* start Extracted data *

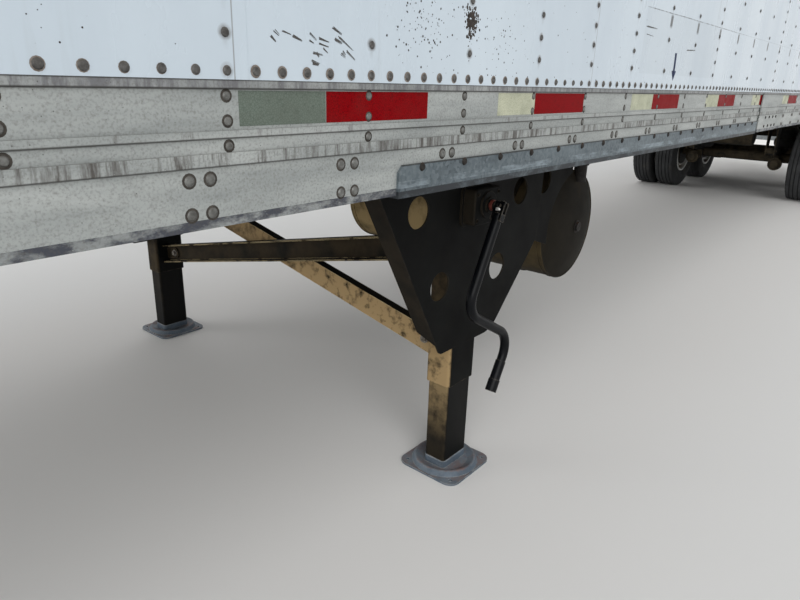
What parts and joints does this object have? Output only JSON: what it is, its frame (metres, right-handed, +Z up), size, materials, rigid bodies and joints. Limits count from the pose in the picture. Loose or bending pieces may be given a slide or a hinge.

* end Extracted data *
* start Extracted data *

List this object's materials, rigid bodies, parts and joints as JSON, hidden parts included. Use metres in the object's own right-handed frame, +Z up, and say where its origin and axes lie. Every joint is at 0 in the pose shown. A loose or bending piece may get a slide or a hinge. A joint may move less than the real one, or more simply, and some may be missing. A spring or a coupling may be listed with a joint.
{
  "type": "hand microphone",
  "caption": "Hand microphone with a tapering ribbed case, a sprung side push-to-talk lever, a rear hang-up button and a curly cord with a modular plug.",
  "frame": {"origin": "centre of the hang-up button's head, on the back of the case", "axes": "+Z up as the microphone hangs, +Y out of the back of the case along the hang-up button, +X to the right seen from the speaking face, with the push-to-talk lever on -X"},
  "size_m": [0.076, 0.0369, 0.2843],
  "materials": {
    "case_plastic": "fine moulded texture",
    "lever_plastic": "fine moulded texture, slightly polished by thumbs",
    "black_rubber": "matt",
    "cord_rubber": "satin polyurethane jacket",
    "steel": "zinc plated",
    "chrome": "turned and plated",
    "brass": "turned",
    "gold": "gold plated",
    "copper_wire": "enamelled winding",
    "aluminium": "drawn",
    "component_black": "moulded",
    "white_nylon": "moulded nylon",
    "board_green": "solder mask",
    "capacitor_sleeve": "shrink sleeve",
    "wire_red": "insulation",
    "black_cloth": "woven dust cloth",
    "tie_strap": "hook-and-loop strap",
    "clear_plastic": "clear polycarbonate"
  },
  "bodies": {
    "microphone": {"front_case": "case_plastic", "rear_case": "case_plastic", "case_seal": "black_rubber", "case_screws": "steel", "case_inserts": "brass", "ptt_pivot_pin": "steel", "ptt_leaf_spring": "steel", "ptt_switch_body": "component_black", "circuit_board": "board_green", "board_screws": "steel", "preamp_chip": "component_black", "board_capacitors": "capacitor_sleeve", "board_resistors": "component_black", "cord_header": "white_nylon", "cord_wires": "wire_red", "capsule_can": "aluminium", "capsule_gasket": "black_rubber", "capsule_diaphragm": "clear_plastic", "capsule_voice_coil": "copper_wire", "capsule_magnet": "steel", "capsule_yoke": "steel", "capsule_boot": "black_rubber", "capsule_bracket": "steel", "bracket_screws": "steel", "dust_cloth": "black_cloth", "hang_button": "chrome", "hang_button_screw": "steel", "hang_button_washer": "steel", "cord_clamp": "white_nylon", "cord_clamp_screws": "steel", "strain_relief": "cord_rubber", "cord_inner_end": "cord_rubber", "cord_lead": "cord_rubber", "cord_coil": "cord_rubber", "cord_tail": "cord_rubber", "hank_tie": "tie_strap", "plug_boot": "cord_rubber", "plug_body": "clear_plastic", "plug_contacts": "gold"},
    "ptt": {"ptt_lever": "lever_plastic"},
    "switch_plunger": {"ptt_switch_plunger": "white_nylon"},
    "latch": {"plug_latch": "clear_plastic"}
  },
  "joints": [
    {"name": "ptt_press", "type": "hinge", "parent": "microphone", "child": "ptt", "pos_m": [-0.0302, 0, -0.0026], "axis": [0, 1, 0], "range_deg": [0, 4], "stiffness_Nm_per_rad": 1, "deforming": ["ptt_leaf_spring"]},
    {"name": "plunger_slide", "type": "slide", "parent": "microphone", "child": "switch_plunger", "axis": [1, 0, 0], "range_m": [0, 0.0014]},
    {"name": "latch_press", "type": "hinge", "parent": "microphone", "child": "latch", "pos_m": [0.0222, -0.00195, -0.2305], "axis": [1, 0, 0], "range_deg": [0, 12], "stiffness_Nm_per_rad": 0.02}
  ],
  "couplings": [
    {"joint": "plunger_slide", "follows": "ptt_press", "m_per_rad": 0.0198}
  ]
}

* end Extracted data *
* start Extracted data *

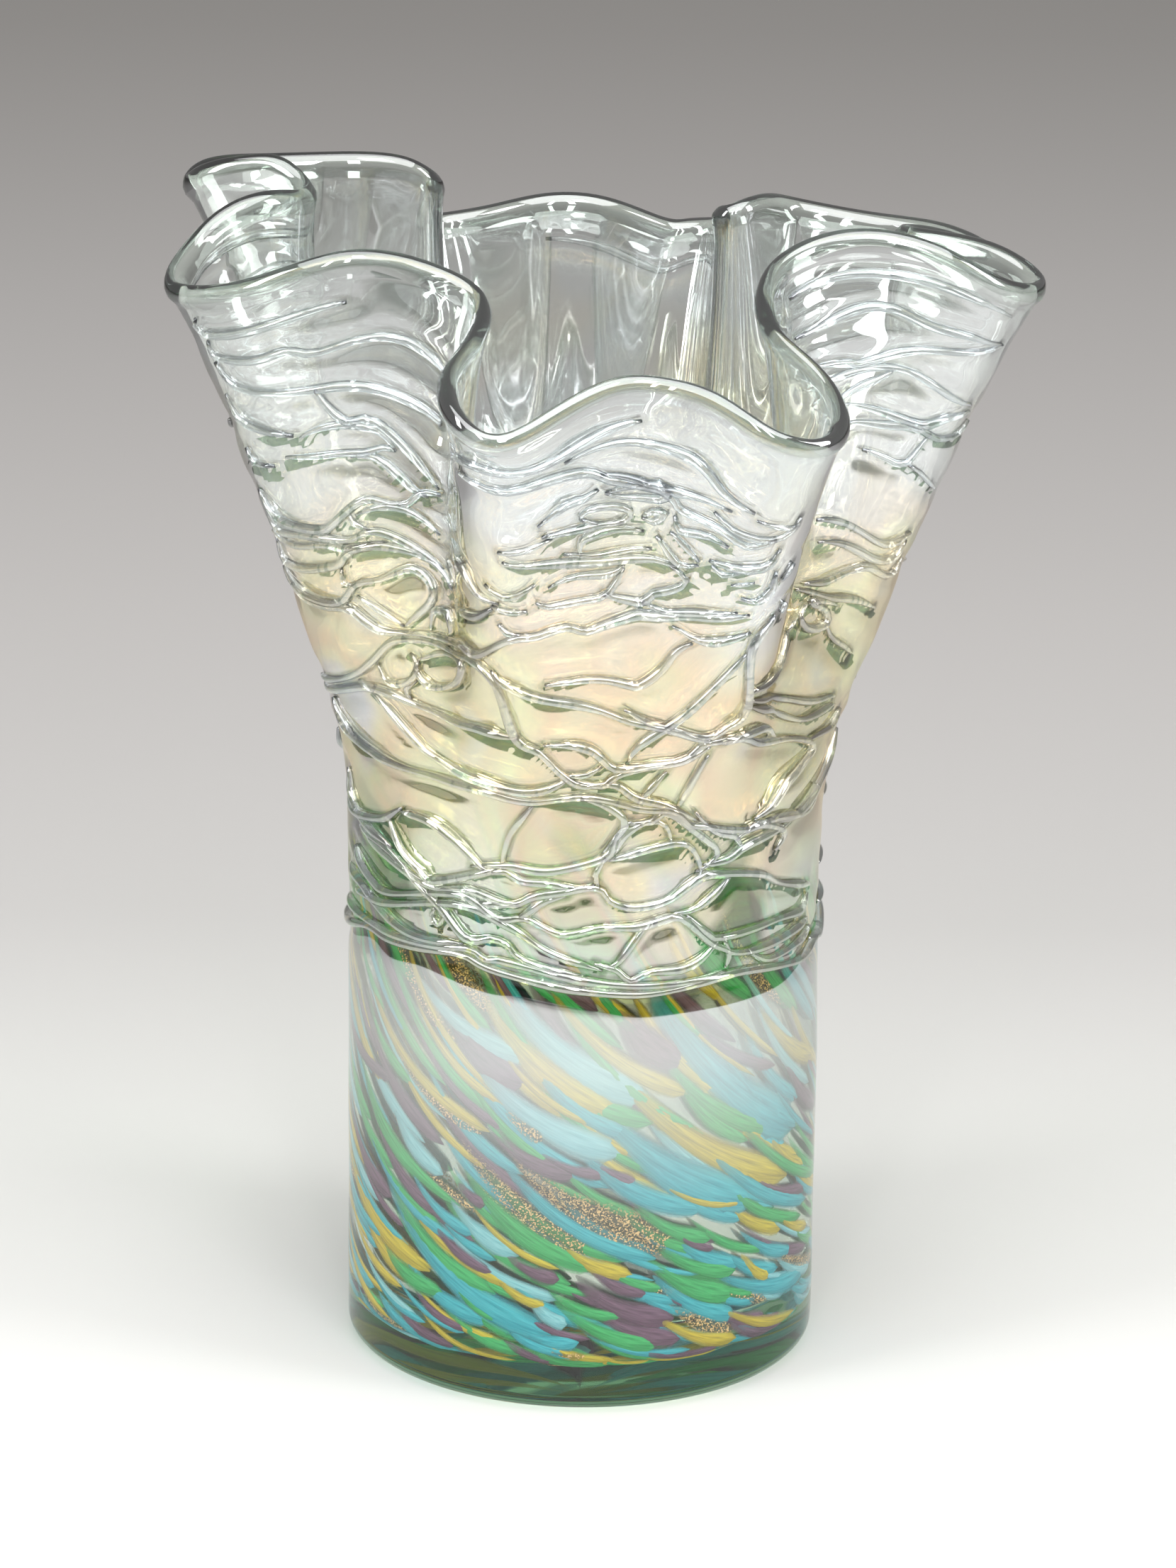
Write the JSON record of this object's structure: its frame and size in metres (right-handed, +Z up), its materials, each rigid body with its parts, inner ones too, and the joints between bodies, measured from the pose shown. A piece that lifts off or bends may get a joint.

* end Extracted data *

Write down every line of the data above that includes the string "from".

What parts and joints does this object have? Output only JSON: what it is, its frame (metres, right-handed, +Z up), size, materials, rigid bodies and joints. Limits count from the pose in the picture. Loose or bending pieces may be given a slide or a hinge.
  "frame": {"origin": "centre of the hang-up button's head, on the back of the case", "axes": "+Z up as the microphone hangs, +Y out of the back of the case along the hang-up button, +X to the right seen from the speaking face, with the push-to-talk lever on -X"},
Write the JSON record of this object's structure: its frame and size in metres (right-handed, +Z up), its materials, each rigid body with its parts, inner ones too, and the joints between bodies, measured from the pose shown. A piece that lifts off or bends may get a joint.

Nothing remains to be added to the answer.